DATA EXCERPTS:
[start]
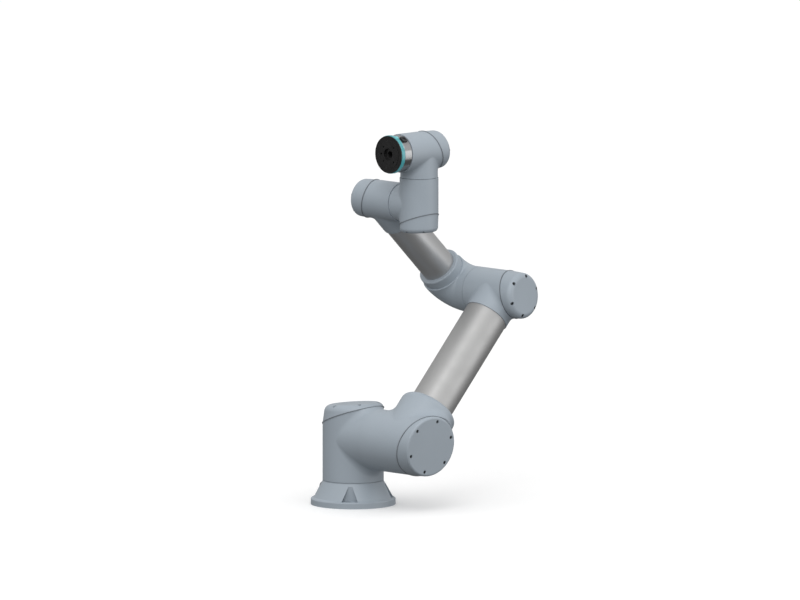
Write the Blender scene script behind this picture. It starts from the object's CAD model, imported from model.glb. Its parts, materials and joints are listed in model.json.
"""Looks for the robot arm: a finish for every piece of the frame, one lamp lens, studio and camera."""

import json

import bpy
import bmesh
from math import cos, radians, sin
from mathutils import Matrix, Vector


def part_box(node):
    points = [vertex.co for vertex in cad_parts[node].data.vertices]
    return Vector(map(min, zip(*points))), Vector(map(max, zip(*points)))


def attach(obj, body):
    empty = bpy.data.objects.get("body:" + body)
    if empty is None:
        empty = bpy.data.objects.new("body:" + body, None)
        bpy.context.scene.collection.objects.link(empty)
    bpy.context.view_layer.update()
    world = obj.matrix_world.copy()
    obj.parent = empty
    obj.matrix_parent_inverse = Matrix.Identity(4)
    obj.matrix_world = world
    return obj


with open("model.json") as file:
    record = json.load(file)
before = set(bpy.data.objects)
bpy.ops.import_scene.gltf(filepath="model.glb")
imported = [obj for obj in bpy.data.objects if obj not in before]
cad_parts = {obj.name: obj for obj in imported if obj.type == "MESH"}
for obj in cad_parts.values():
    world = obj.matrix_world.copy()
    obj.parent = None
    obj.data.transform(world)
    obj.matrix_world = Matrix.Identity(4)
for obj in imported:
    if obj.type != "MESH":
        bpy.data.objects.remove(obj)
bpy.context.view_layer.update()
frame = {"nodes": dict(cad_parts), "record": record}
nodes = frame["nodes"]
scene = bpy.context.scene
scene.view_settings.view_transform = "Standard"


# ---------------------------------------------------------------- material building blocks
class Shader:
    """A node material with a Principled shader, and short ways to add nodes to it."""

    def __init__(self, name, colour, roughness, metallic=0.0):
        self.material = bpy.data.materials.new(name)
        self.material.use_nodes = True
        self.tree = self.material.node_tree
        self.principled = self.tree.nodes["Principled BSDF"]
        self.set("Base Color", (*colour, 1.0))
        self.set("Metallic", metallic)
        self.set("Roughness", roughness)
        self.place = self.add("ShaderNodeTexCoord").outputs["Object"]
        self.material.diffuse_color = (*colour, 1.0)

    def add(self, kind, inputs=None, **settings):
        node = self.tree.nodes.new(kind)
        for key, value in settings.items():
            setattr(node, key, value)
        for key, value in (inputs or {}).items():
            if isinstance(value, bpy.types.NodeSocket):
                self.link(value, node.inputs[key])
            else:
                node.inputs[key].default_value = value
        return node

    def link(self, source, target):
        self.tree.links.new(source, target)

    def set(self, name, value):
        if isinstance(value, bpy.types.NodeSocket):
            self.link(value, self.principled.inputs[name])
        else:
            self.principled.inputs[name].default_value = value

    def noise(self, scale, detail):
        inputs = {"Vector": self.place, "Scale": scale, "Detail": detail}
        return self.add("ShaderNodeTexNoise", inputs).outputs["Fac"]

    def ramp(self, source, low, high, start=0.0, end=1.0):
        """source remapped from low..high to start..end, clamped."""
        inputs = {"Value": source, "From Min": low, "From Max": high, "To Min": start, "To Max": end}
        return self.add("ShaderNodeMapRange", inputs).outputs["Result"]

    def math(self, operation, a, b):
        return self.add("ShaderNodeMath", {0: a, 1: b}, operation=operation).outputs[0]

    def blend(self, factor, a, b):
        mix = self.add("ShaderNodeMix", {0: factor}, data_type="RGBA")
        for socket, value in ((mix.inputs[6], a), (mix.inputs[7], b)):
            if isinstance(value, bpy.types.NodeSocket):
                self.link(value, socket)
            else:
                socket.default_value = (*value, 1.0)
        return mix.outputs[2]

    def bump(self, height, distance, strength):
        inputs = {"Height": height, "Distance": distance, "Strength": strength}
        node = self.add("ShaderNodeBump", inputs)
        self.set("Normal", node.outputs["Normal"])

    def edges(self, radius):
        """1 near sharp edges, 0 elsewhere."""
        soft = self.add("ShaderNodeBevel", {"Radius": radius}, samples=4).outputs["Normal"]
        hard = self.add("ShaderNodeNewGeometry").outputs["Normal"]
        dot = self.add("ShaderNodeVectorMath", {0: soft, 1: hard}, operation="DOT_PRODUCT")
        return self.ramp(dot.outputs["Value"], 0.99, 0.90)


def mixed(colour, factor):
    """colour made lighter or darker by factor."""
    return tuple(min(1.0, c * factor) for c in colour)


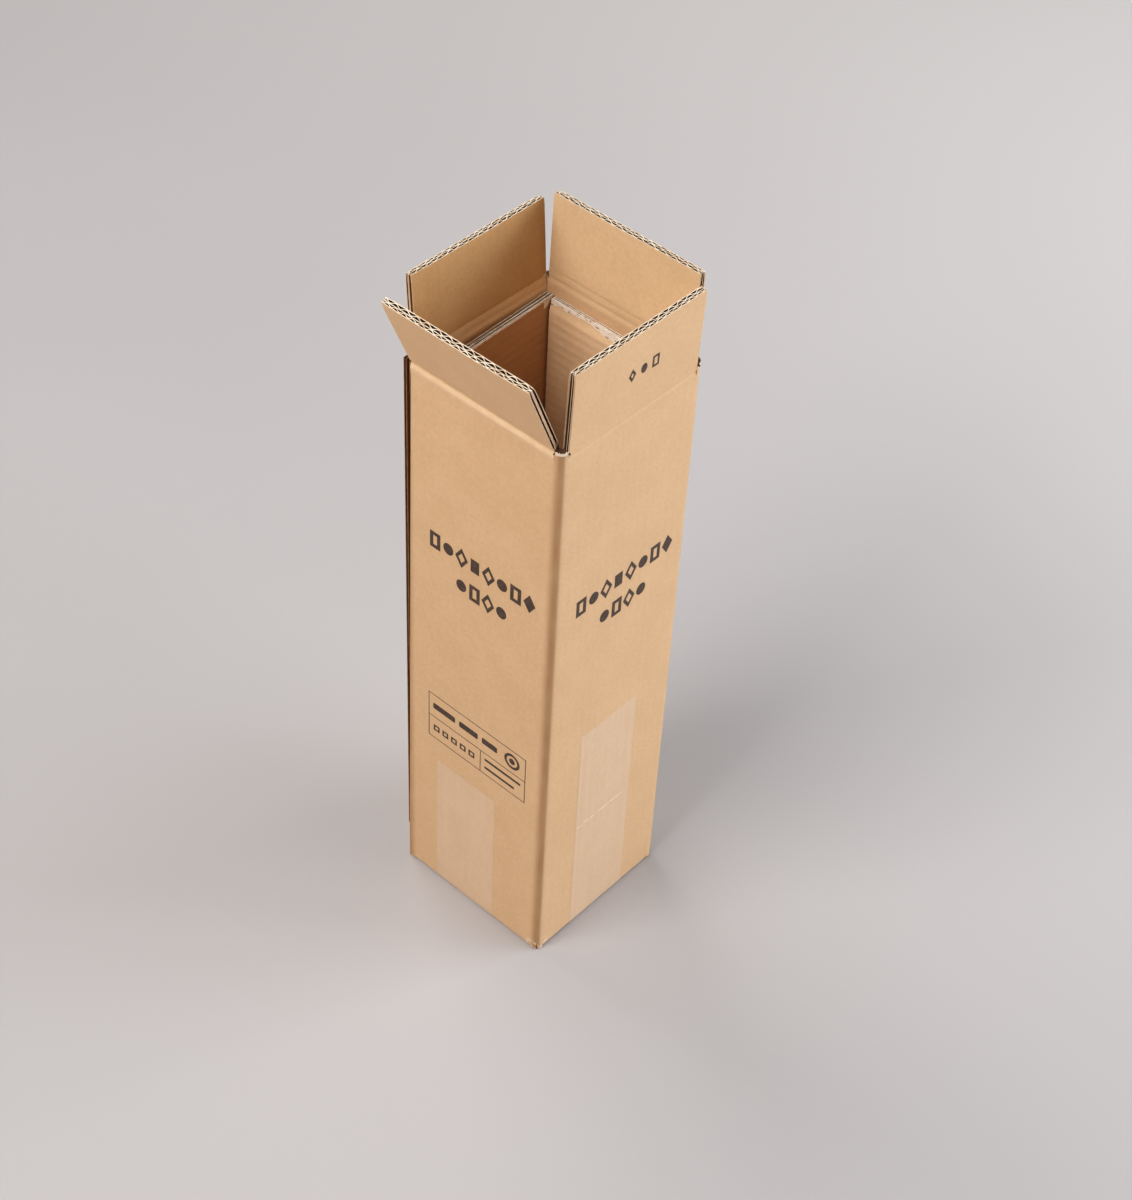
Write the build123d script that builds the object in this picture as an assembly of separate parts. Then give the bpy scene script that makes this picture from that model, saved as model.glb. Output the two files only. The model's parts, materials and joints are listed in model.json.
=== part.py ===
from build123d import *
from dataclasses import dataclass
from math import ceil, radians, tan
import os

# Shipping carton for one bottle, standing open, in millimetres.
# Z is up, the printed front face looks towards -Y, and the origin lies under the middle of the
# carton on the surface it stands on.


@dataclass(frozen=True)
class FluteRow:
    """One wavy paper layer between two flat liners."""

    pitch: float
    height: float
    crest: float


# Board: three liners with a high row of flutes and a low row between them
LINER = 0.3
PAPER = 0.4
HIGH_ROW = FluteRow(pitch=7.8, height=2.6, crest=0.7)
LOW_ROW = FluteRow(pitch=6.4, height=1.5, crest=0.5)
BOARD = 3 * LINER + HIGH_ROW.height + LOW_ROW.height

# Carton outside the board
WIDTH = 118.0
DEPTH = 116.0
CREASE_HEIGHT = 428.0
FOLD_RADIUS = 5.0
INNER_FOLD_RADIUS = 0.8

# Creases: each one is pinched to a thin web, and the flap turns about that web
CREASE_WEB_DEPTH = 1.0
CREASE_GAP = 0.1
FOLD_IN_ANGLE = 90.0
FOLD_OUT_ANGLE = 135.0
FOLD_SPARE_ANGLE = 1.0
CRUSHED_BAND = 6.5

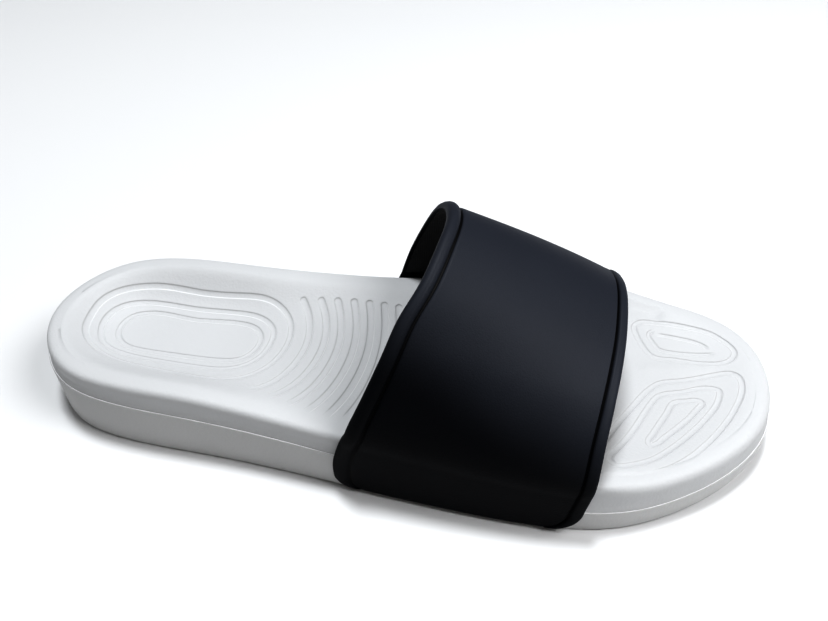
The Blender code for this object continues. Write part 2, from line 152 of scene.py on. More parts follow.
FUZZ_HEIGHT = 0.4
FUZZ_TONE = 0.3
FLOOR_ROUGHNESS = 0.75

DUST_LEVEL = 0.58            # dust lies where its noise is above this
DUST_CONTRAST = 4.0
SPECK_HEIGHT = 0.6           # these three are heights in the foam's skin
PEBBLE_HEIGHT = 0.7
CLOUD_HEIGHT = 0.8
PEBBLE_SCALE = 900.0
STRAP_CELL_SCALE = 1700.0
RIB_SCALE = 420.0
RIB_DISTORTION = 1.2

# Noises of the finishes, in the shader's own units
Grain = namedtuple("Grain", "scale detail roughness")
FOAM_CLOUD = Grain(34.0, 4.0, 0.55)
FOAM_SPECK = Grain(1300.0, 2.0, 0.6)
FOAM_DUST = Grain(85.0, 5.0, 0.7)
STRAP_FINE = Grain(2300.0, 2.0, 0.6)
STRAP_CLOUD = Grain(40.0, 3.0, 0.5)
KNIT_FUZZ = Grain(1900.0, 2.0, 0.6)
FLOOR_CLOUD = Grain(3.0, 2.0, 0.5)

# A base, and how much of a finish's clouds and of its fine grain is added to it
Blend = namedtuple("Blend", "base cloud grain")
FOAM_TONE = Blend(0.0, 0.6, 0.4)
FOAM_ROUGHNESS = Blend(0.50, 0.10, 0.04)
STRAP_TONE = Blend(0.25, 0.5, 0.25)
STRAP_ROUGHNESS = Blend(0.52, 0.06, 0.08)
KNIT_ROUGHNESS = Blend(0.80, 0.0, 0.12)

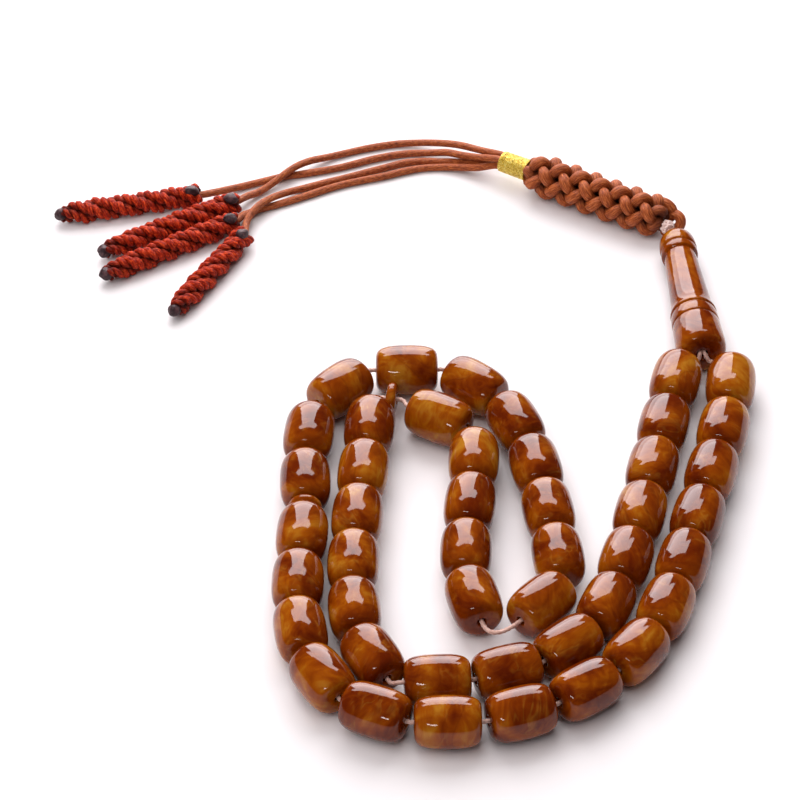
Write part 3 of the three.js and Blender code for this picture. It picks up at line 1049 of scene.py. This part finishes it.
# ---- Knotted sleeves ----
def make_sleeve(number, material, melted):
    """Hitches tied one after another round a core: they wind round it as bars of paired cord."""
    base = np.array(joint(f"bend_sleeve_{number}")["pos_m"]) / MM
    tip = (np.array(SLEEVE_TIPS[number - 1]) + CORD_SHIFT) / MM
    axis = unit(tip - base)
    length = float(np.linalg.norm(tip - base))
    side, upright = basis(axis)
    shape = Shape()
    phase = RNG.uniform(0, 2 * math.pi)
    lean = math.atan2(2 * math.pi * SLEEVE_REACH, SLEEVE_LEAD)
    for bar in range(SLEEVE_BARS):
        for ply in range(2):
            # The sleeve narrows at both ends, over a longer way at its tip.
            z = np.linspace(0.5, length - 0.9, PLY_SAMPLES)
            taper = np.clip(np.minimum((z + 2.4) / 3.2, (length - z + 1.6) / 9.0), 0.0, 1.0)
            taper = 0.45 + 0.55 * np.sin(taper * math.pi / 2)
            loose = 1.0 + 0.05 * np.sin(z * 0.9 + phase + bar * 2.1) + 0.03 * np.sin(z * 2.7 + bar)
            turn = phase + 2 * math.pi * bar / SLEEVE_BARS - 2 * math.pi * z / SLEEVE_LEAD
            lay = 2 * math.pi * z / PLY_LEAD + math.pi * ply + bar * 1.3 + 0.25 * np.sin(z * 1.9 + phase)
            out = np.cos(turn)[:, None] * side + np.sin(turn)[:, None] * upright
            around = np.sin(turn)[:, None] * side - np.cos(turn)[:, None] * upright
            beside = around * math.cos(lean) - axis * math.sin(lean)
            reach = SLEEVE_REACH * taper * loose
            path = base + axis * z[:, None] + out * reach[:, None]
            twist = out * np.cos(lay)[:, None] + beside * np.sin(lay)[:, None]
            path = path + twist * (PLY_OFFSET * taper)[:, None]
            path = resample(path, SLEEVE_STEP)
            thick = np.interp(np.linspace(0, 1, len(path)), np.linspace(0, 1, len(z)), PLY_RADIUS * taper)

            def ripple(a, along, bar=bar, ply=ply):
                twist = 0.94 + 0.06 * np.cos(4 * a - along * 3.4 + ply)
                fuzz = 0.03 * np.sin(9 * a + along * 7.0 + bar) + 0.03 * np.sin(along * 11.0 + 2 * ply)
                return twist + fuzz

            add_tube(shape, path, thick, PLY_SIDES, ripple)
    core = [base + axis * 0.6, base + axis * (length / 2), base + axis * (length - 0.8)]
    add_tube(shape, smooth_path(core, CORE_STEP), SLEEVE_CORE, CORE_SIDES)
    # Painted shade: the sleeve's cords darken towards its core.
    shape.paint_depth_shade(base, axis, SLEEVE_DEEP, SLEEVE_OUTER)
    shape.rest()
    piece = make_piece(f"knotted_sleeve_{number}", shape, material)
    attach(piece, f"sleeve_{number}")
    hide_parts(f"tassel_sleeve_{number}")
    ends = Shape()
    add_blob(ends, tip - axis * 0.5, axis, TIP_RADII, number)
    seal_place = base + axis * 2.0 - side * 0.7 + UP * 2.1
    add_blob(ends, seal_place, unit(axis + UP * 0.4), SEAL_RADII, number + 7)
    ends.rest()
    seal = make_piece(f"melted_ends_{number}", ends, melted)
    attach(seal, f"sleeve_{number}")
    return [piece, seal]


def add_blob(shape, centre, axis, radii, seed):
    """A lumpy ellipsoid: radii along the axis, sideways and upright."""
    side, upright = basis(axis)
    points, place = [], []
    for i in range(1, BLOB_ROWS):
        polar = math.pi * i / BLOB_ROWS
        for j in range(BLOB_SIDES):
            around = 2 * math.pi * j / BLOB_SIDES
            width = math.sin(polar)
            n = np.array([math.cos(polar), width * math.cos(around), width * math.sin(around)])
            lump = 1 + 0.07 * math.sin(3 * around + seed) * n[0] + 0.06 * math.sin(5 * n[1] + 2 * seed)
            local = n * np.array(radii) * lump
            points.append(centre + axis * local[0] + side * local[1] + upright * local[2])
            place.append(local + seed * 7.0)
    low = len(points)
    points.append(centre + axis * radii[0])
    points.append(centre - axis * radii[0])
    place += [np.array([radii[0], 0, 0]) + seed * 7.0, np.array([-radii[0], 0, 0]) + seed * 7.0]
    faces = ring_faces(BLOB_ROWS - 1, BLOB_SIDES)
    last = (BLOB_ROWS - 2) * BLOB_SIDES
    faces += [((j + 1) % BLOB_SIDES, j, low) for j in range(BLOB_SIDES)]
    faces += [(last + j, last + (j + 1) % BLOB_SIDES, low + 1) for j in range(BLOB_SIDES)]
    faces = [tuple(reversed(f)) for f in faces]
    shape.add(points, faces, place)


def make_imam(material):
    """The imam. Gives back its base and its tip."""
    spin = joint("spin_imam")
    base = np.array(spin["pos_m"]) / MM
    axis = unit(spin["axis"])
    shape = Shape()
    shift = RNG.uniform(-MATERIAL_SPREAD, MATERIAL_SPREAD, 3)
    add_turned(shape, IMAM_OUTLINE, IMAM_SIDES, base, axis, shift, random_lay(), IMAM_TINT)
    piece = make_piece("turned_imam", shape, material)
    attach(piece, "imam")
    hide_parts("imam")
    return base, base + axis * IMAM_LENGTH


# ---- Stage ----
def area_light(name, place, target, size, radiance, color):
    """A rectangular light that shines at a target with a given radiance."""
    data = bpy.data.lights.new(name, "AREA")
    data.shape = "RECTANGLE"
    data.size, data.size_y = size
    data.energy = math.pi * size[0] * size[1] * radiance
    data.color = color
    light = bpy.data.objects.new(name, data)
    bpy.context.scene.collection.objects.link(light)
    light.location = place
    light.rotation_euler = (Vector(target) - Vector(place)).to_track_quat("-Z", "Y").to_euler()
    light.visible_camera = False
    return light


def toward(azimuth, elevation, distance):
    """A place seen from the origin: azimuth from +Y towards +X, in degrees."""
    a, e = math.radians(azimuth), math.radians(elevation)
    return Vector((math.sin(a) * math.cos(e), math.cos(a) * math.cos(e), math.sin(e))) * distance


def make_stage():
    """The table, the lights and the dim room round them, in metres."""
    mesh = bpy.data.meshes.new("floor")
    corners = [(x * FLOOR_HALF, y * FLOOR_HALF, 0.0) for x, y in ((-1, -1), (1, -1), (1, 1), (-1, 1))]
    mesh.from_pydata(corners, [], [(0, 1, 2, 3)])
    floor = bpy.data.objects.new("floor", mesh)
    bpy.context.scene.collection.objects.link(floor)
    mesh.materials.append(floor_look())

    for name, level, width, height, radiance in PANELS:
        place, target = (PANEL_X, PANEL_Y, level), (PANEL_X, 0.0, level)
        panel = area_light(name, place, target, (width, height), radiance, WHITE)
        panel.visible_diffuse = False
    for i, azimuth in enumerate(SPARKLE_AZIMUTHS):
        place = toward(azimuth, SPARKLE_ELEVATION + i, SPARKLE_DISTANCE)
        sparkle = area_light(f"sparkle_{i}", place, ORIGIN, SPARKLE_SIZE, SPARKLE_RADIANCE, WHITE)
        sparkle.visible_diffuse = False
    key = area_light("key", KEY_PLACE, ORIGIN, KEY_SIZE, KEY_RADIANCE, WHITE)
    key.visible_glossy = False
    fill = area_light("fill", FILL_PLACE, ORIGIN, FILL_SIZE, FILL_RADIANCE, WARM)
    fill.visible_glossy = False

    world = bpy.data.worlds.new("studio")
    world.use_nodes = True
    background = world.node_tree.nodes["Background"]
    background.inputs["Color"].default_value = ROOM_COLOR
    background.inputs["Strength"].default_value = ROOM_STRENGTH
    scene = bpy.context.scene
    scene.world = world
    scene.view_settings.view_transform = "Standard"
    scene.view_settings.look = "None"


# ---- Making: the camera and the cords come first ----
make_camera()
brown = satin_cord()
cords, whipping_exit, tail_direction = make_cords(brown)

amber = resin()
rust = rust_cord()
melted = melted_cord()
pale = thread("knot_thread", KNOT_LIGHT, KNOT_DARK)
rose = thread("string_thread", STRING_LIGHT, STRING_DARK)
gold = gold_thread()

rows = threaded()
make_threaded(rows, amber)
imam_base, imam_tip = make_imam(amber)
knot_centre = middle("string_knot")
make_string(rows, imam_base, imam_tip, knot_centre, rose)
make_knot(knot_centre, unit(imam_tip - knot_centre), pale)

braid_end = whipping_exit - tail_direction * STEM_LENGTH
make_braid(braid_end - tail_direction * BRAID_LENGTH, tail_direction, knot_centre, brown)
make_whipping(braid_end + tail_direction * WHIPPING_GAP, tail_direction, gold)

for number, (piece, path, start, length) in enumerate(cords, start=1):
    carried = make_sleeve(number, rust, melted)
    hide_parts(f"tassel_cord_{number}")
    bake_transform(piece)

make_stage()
[end]
GIVEN PROBLEM:
Above are the entries. Quote exactly the lines from the one bearing "zip(*points))), Vector(map(max, zip(*points)))" through the one bearing "node material with".

FINISHED TASK:
    return Vector(map(min, zip(*points))), Vector(map(max, zip(*points)))


def attach(obj, body):
    empty = bpy.data.objects.get("body:" + body)
    if empty is None:
        empty = bpy.data.objects.new("body:" + body, None)
        bpy.context.scene.collection.objects.link(empty)
    bpy.context.view_layer.update()
    world = obj.matrix_world.copy()
    obj.parent = empty
    obj.matrix_parent_inverse = Matrix.Identity(4)
    obj.matrix_world = world
    return obj


with open("model.json") as file:
    record = json.load(file)
before = set(bpy.data.objects)
bpy.ops.import_scene.gltf(filepath="model.glb")
imported = [obj for obj in bpy.data.objects if obj not in before]
cad_parts = {obj.name: obj for obj in imported if obj.type == "MESH"}
for obj in cad_parts.values():
    world = obj.matrix_world.copy()
    obj.parent = None
    obj.data.transform(world)
    obj.matrix_world = Matrix.Identity(4)
for obj in imported:
    if obj.type != "MESH":
        bpy.data.objects.remove(obj)
bpy.context.view_layer.update()
frame = {"nodes": dict(cad_parts), "record": record}
nodes = frame["nodes"]
scene = bpy.context.scene
scene.view_settings.view_transform = "Standard"


# ---------------------------------------------------------------- material building blocks
class Shader:
    """A node material with a Principled shader, and short ways to add nodes to it."""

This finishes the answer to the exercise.